Heute spaziere ich durch die Gassen um den Tempel, teilweise gibt es gar breite und gepflegte Fußgängerzonen. Wo sieht man das schon in Indien? Alles wirkt hier sowieso gut aufgeräumt und die Leute sind im allgemeinen höflich und wenig aufdringlich. Ich bekomme langsam Probleme mit dem Kleingeldbestand, da Geldautomaten fast nur 2000er auswerfen, die niemand wechseln kann oder will. Also wage ich ein Experiment und suche eine Bank auf. Ich rechne mit allerlei Ausreden oder bestenfalls enormen bürokratischen Hürden angesichts der Idee, hier große in kleine Scheine zu wechseln. Statt dessen verweist der schwer bewaffnete Turbanträger, der die Einlasskontrolle vornimmt, an den Kassenschalter und ruft dem dort Tätigen irgend etwas zu. Meine beiden 2000er liegen noch nicht ganz auf dem Tresen, da erscheint schon ein dicker Packen 100er in der Hand des Bankmitarbeiters und in sekundenschnelle sind 40 Stück mit der Maschine abgezählt, nochmal gecheckt und ausgehändigt. Ohne jedes Formular, nach einer Minute bin ich wieder draußen mit einem Packen Kleingeld. Man wird doch immer wieder überrascht in Indien.

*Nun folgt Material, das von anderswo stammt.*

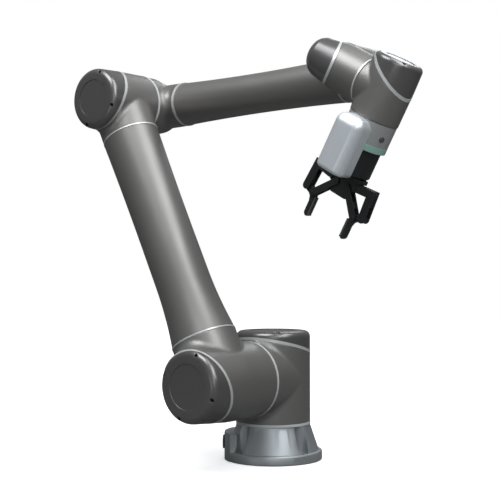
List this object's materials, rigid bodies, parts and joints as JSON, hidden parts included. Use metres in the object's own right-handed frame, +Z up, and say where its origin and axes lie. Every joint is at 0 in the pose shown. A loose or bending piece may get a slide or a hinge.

Mahnmal im Park Jallianwala Bagh |
Unweit der Bank findet sich die schmale Gasse, die als einziger Zugang zu einem kleinen, rundum von Häusern umgebenen Park führt, dem Jallianwala Bagh. 1919 war dieser Park Schauplatz des schlimmsten Massakers der Kolonialzeit, bei dem britische Soldaten wahllos in die dort versammelte friedlich protestierende Menge schossen und Hunderte töteten. Heute ist eine Gedenkstätte eingerichtet und Teile der damaligen von Einschüssen durchlöcherten Mauern sind noch vorhanden.
Ansonsten dreht sich in Amritsar alles um den Goldenen Tempel, wo ich heute ebenfalls schon einmal vorbei schaue, dazu aber später mehr. Auf die alle paar Meter angebotenen Fahrten zur Pakistanischen Grenze mit der abendlichen Grenzschließungszeremonie, wohl eine "must do" für Touristen, werde ich denke ich verzichten und mich auf die Tempelgegend auch morgen konzentrieren.